Stored data entries:
↓
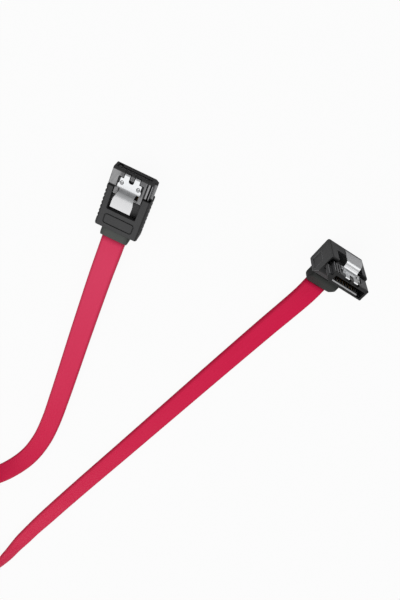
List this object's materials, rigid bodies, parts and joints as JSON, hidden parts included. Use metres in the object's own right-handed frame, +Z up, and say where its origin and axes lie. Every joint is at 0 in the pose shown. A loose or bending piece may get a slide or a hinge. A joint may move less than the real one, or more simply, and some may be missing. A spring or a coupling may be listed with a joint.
{
  "type": "sata data cable",
  "caption": "Flat red serial data cable with a straight latching plug on one end and a right-angle latching plug on the other, each with a sprung steel latch",
  "frame": {"origin": "centre of the right-angle plug's back face, which rests on the floor; its plug mouth points up", "axes": "+Z up, out of the right-angle plug's mouth; +Y from its cable side to its latch side; X across its width, the straight plug lies towards -X"},
  "size_m": [0.09, 0.3065, 0.0185],
  "materials": {
    "shell_black": "fine satin moulded black plastic",
    "insert_grey": "smooth dark grey moulded plastic",
    "boot_black": "matt soft moulded strain relief",
    "latch_steel": "bright stamped spring steel",
    "contact_gold": "gold-plated copper alloy",
    "jacket_red": "satin crimson cable jacket"
  },
  "bodies": {
    "cable_and_plugs": {"straight_shell": "shell_black", "straight_insert": "insert_grey", "straight_boot": "boot_black", "straight_contact_1": "contact_gold", "straight_contact_2": "contact_gold", "straight_contact_3": "contact_gold", "straight_contact_4": "contact_gold", "straight_contact_5": "contact_gold", "straight_contact_6": "contact_gold", "straight_contact_7": "contact_gold", "angled_shell": "shell_black", "angled_insert": "insert_grey", "angled_boot": "boot_black", "angled_contact_1": "contact_gold", "angled_contact_2": "contact_gold", "angled_contact_3": "contact_gold", "angled_contact_4": "contact_gold", "angled_contact_5": "contact_gold", "angled_contact_6": "contact_gold", "angled_contact_7": "contact_gold", "cable": "jacket_red"},
    "straight_latch_strip": {"straight_latch": "latch_steel"},
    "angled_latch_strip": {"angled_latch": "latch_steel"}
  },
  "joints": [
    {"name": "straight_latch_press", "type": "hinge", "parent": "cable_and_plugs", "child": "straight_latch_strip", "pos_m": [-0.07534, -0.01076, 0.00738], "axis": [0.964, 0.2014, 0.1736], "range_deg": [0, 4.5], "stiffness_Nm_per_rad": 0.2},
    {"name": "angled_latch_press", "type": "hinge", "parent": "cable_and_plugs", "child": "angled_latch_strip", "pos_m": [0.0004, 0.00405, 0.0174], "axis": [-1, 0, 0], "range_deg": [0, 4.5], "stiffness_Nm_per_rad": 0.2}
  ]
}
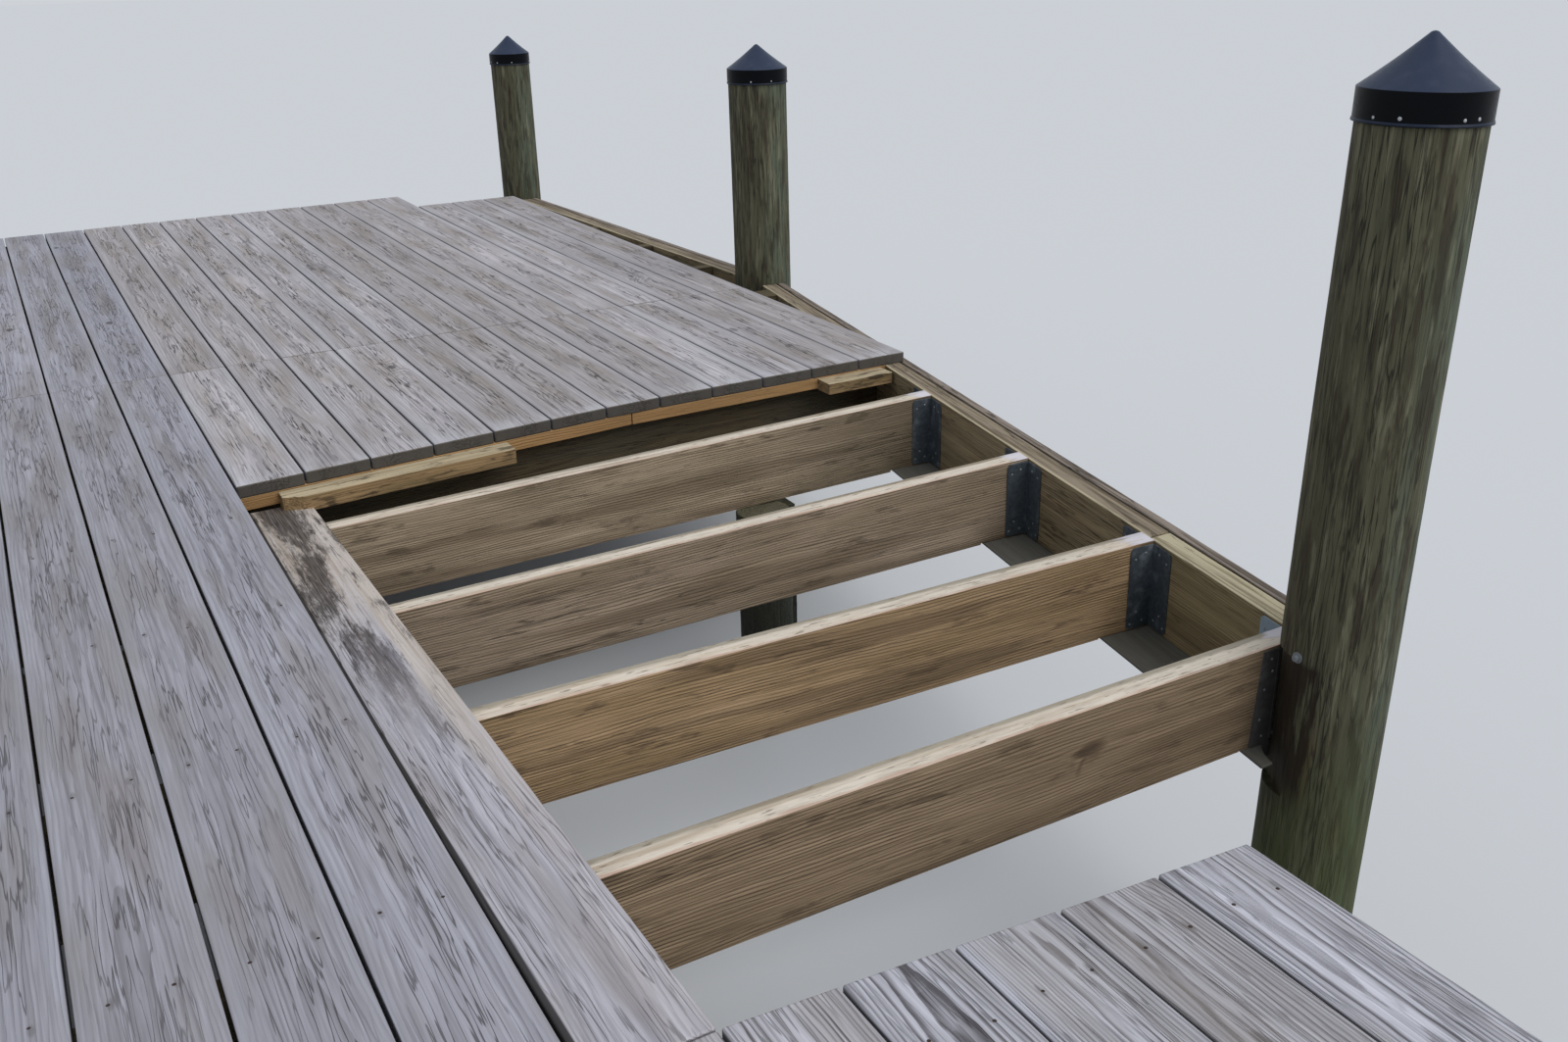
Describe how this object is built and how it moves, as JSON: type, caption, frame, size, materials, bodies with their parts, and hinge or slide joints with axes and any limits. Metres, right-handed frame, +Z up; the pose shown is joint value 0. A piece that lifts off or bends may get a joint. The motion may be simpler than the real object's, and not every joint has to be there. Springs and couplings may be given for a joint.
{
  "type": "wooden jetty with one bay stripped for repair",
  "caption": "Weathered wooden jetty on capped mooring piles, with one bay stripped to its open joists for repair.",
  "frame": {"origin": "centre of the plan's bounding box, at the level of the pile feet", "axes": "+X from the bank side out over the water, +Y along the deck boards from the near end to the far end, +Z up"},
  "size_m": [4.3508, 10.73, 2.2337],
  "materials": {
    "weathered_deck": "sawn softwood, silvered by weather, with cracks and knots",
    "stained_deck": "old deck board with dark mildew stains at its sunken end",
    "joist_wood": "rough-sawn pressure-treated pine, olive tan with cream top edges",
    "frame_wood": "damp old pressure-treated pine under the deck",
    "rim_wood": "old rim board, brown olive, cracked along the grain",
    "new_rim_wood": "newer rim board with a pale yellow top edge",
    "fascia_wood": "rough outer facing board, grey brown",
    "pile_wood": "peeled round pile, khaki with dark streaks and green low down",
    "stub_wood": "wet pile, dark green brown",
    "cap_plastic": "satin near-black moulded cap",
    "bracket_steel": "dull galvanised angle, slate blue",
    "new_wood": "fresh orange-tan sawn strip",
    "offcut_wood": "cream offcut with a dark knot stain"
  },
  "bodies": {
    "root": {"near_pile": "pile_wood", "bay_pile": "pile_wood", "corner_pile": "pile_wood", "end_pile": "pile_wood", "near_cap": "cap_plastic", "bay_cap": "cap_plastic", "corner_cap": "cap_plastic", "end_cap": "cap_plastic", "bank_piles": "stub_wood", "inner_piles": "stub_wood", "near_stubs": "stub_wood", "sunken_posts": "stub_wood", "lone_pile": "stub_wood", "square_post": "stub_wood", "bank_beam": "frame_wood", "inner_beam": "frame_wood", "near_beam": "frame_wood", "sunken_beam": "frame_wood", "bank_rim": "rim_wood", "near_rim": "rim_wood", "near_end_rim": "rim_wood", "far_end_rim": "rim_wood", "near_joists": "frame_wood", "bank_joists": "frame_wood", "far_joists": "frame_wood", "cut_joist": "frame_wood", "joist_1": "joist_wood", "joist_2": "joist_wood", "joist_3": "joist_wood", "joist_4": "joist_wood", "rim_old": "rim_wood", "rim_new": "new_rim_wood", "fascia": "fascia_wood", "rim_ledge": "rim_wood", "angle_brackets": "bracket_steel", "bank_deck": "weathered_deck", "near_deck": "weathered_deck", "far_deck": "weathered_deck", "stained_board": "stained_deck", "nailing_strip": "new_wood", "long_block": "offcut_wood", "short_block": "offcut_wood"}
  },
  "joints": []
}
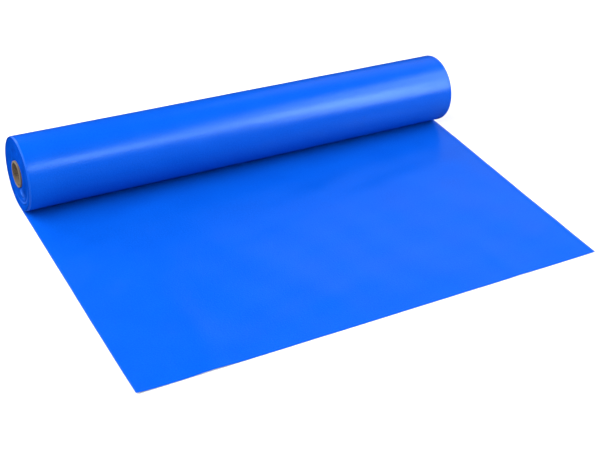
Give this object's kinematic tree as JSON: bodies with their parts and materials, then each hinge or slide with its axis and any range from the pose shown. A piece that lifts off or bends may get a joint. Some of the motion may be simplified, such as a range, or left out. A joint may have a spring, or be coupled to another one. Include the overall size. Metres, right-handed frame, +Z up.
{
  "type": "backdrop paper roll",
  "caption": "Wide roll of satin-faced backdrop sheet on a cardboard tube core, lying on its side with its free end drawn out flat in front",
  "frame": {"origin": "on the floor, in the middle of the whole part's width and depth", "axes": "+X along the roll, to the right seen from the free edge; -Y from the roll to the free edge; +Z up"},
  "size_m": [1.225, 0.8211, 0.1845],
  "materials": {
    "web": "satin",
    "core_board": "matte",
    "starter_tape": "matte"
  },
  "bodies": {
    "laid_web": {"web_laid": "web"},
    "outer_turn": {"web_outer_turn": "web"},
    "roll": {"core_inner_ply": "core_board", "core_body_ply_1": "core_board", "core_body_ply_2": "core_board", "core_body_ply_3": "core_board", "core_body_ply_4": "core_board", "core_body_ply_5": "core_board", "core_outer_ply": "core_board", "starter_tape_left": "starter_tape", "starter_tape_middle": "starter_tape", "starter_tape_right": "starter_tape", "web_wound": "web"}
  },
  "joints": [
    {"name": "roll_travel", "type": "slide", "parent": "laid_web", "child": "outer_turn", "axis": [0, 1, 0], "range_m": [-0.289, 0.579], "deforming": ["web_laid"]},
    {"name": "roll_turn", "type": "hinge", "parent": "outer_turn", "child": "roll", "pos_m": [0, 0.31838, 0.0925], "axis": [1, 0, 0], "range_deg": [-360, 180]}
  ],
  "couplings": [
    {"joint": "roll_turn", "follows": "roll_travel", "rad_per_m": -10.84}
  ]
}
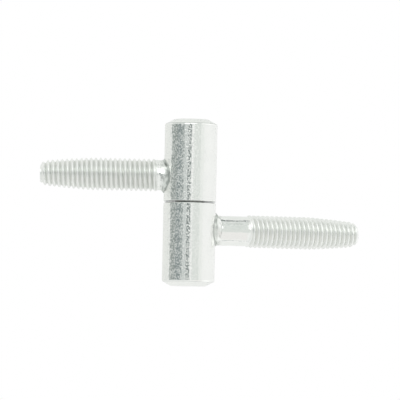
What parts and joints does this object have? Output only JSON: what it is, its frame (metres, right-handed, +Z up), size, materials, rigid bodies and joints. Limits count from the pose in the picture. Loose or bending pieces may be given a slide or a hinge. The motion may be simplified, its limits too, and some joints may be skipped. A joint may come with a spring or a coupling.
{
  "type": "drill-in hinge",
  "caption": "Two-part lift-off drill-in hinge: round steel knuckles on a fixed pin, each with a threaded stud that screws into the door or its frame.",
  "frame": {"origin": "middle of the lower knuckle's flat bottom face, on the hinge line", "axes": "+Z up along the hinge line, +X along the lower stud towards its tip"},
  "size_m": [0.0978, 0.0248, 0.0507],
  "materials": {
    "zinc_plated_steel": "bright zinc plate, satin",
    "ground_steel": "ground, lightly oiled",
    "bearing_steel": "polished"
  },
  "bodies": {
    "lower_half": {"lower_knuckle": "zinc_plated_steel", "lower_stud": "zinc_plated_steel", "hinge_pin": "ground_steel"},
    "bearing": {"thrust_ball": "bearing_steel"},
    "upper_half": {"upper_knuckle": "zinc_plated_steel", "upper_stud": "zinc_plated_steel"}
  },
  "joints": [
    {"name": "lift_off", "type": "slide", "parent": "lower_half", "child": "bearing", "axis": [0, 0, 1], "range_m": [0, 0.017]},
    {"name": "swing", "type": "hinge", "parent": "bearing", "child": "upper_half", "pos_m": [0, 0, 0.026], "axis": [0, 0, 1], "continuous": true}
  ]
}
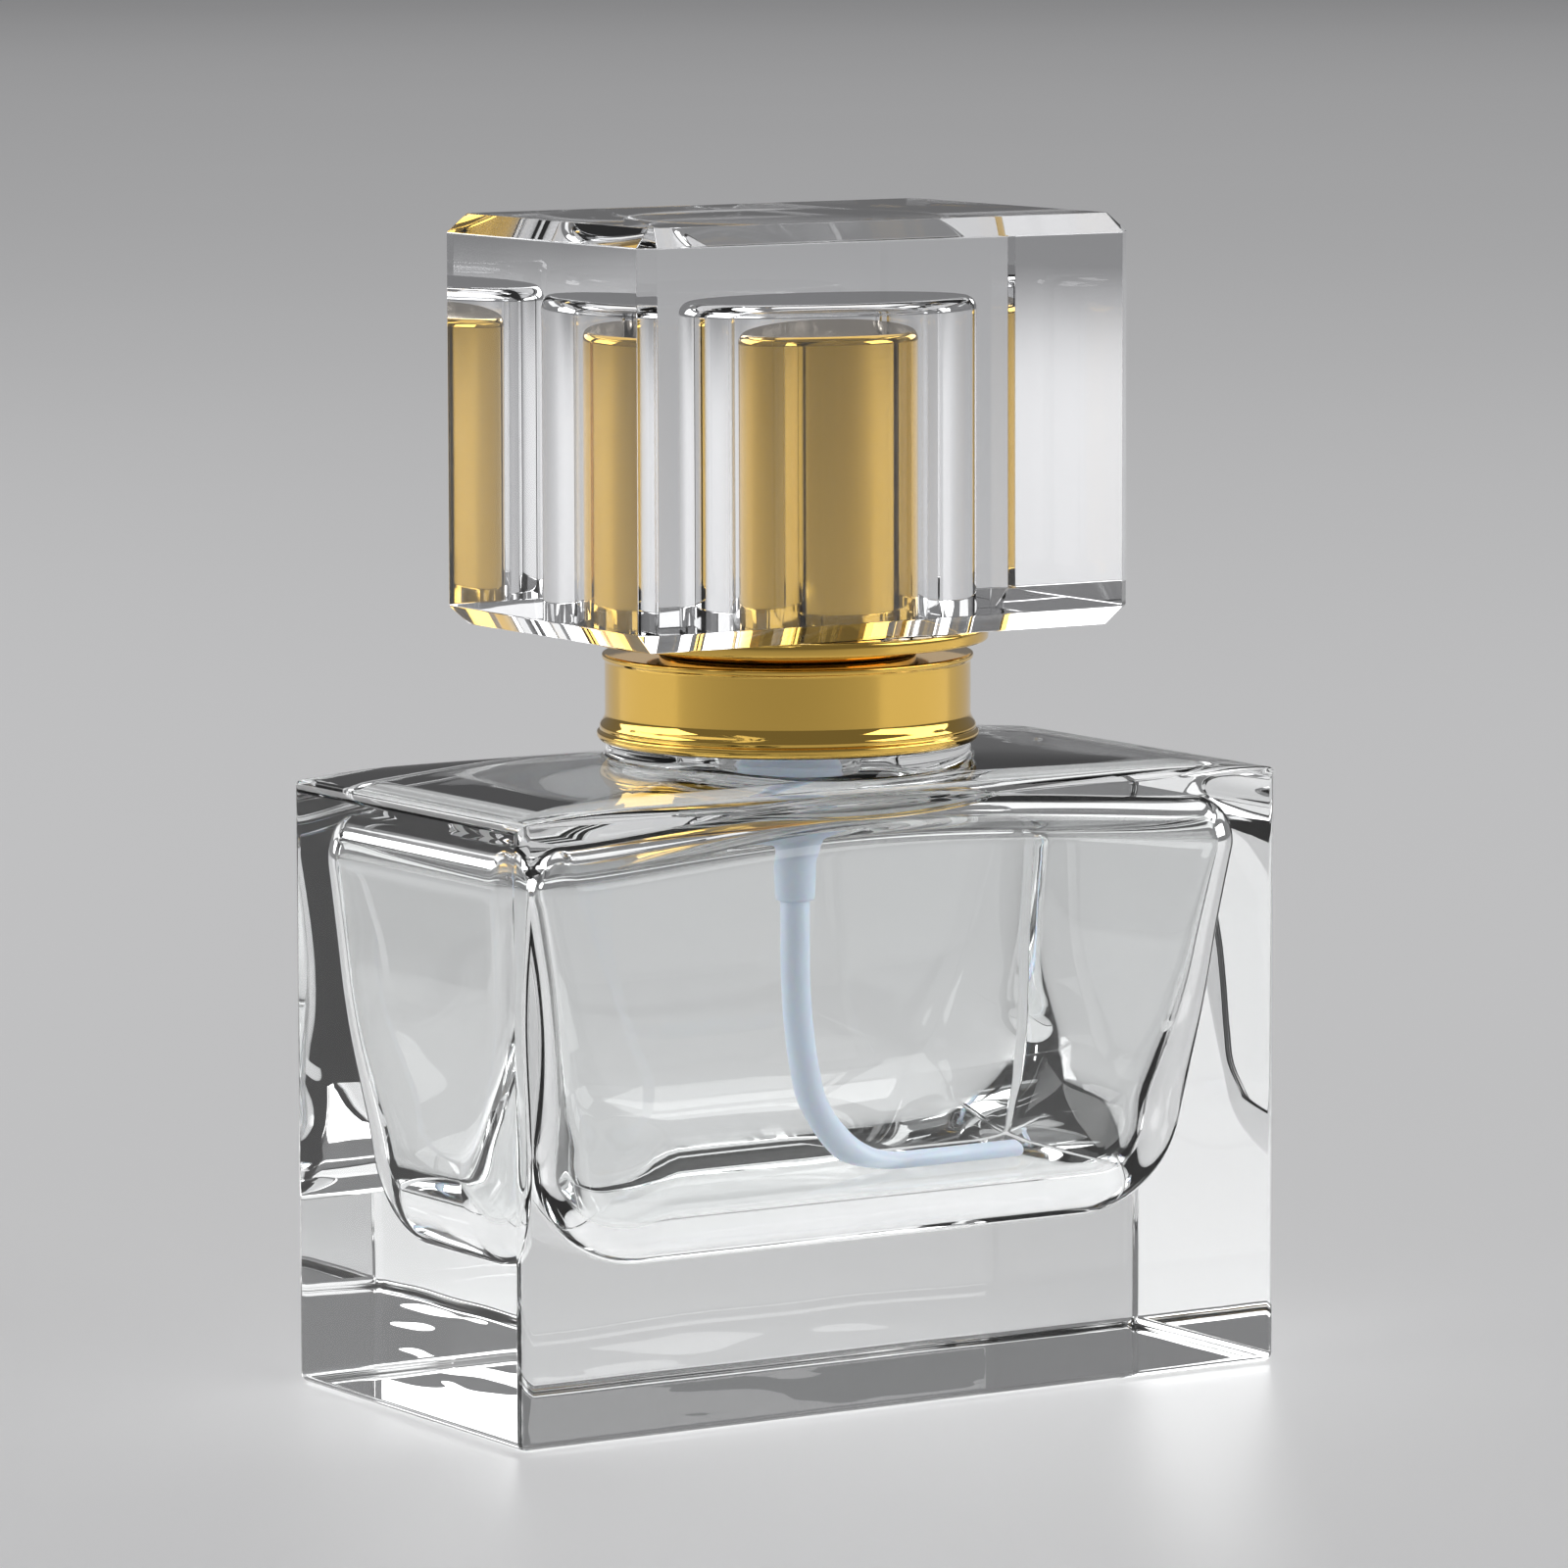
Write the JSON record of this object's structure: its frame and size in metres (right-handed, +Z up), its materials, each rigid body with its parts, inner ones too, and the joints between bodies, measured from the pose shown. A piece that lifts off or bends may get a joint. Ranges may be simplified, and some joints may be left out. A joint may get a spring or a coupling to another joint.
{
  "type": "atomiser bottle",
  "caption": "Rectangular clear glass atomiser bottle with a heavy base, crimped spray pump, gold collar and clear block pull-off cap.",
  "frame": {"origin": "centre of the bottle's base, on the surface that it stands on", "axes": "+Z up along the neck's axis, X along the bottle's width, -Y towards the front, where the nozzle points"},
  "size_m": [0.06, 0.0304, 0.0791],
  "materials": {
    "clear_glass": "clear colourless glass, polished",
    "clear_acrylic": "clear acrylic with a bluish white cast, polished",
    "gold": "gold anodised, mirror polished",
    "ferrule_aluminium": "plain bright",
    "natural_plastic": "natural translucent polyethylene",
    "white_plastic": "white moulded polypropylene",
    "seal": "matte grey seal rubber",
    "steel": "bright drawn stainless steel"
  },
  "bodies": {
    "bottle": {"glass_bottle": "clear_glass", "neck_gasket": "seal", "crimp_ferrule": "ferrule_aluminium", "collar_insert": "white_plastic", "collar_shell": "gold", "pump_housing": "natural_plastic", "pump_turret": "white_plastic", "stem_gasket": "seal", "return_spring": "steel", "dip_tube": "natural_plastic"},
    "cap": {"cap_block": "clear_acrylic", "cap_sleeve": "gold", "cap_liner": "white_plastic"},
    "stem": {"pump_stem": "white_plastic", "priming_spring": "steel"},
    "piston": {"pump_piston": "natural_plastic"},
    "actuator": {"actuator_core": "white_plastic", "actuator_shell": "gold", "spray_insert": "white_plastic"},
    "inlet_valve": {"inlet_ball": "steel"}
  },
  "joints": [
    {"name": "cap_lift", "type": "slide", "parent": "bottle", "child": "cap", "axis": [0, 0, 1], "range_m": [0, 0.03]},
    {"name": "pump_press", "type": "slide", "parent": "bottle", "child": "stem", "axis": [0, 0, -1], "range_m": [0, 0.004], "stiffness_N_per_m": 600, "deforming": ["return_spring"]},
    {"name": "actuator_turn", "type": "hinge", "parent": "stem", "child": "actuator", "pos_m": [0, 0, 0.06], "axis": [0, 0, 1], "continuous": true},
    {"name": "piston_rise", "type": "slide", "parent": "stem", "child": "piston", "axis": [0, 0, 1], "range_m": [0, 0.0006], "stiffness_N_per_m": 100, "deforming": ["priming_spring"]},
    {"name": "ball_lift", "type": "slide", "parent": "bottle", "child": "inlet_valve", "axis": [0, 0, 1], "range_m": [0, 0.0006]}
  ]
}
↑
◆ **What you have to do**
Show every line from the entries above in which the word "this" appears.

◆ **Task answer**
List this object's materials, rigid bodies, parts and joints as JSON, hidden parts included. Use metres in the object's own right-handed frame, +Z up, and say where its origin and axes lie. Every joint is at 0 in the pose shown. A loose or bending piece may get a slide or a hinge. A joint may move less than the real one, or more simply, and some may be missing. A spring or a coupling may be listed with a joint.
Describe how this object is built and how it moves, as JSON: type, caption, frame, size, materials, bodies with their parts, and hinge or slide joints with axes and any limits. Metres, right-handed frame, +Z up; the pose shown is joint value 0. A piece that lifts off or bends may get a joint. The motion may be simpler than the real object's, and not every joint has to be there. Springs and couplings may be given for a joint.
Give this object's kinematic tree as JSON: bodies with their parts and materials, then each hinge or slide with its axis and any range from the pose shown. A piece that lifts off or bends may get a joint. Some of the motion may be simplified, such as a range, or left out. A joint may have a spring, or be coupled to another one. Include the overall size. Metres, right-handed frame, +Z up.
What parts and joints does this object have? Output only JSON: what it is, its frame (metres, right-handed, +Z up), size, materials, rigid bodies and joints. Limits count from the pose in the picture. Loose or bending pieces may be given a slide or a hinge. The motion may be simplified, its limits too, and some joints may be skipped. A joint may come with a spring or a coupling.
Write the JSON record of this object's structure: its frame and size in metres (right-handed, +Z up), its materials, each rigid body with its parts, inner ones too, and the joints between bodies, measured from the pose shown. A piece that lifts off or bends may get a joint. Ranges may be simplified, and some joints may be left out. A joint may get a spring or a coupling to another joint.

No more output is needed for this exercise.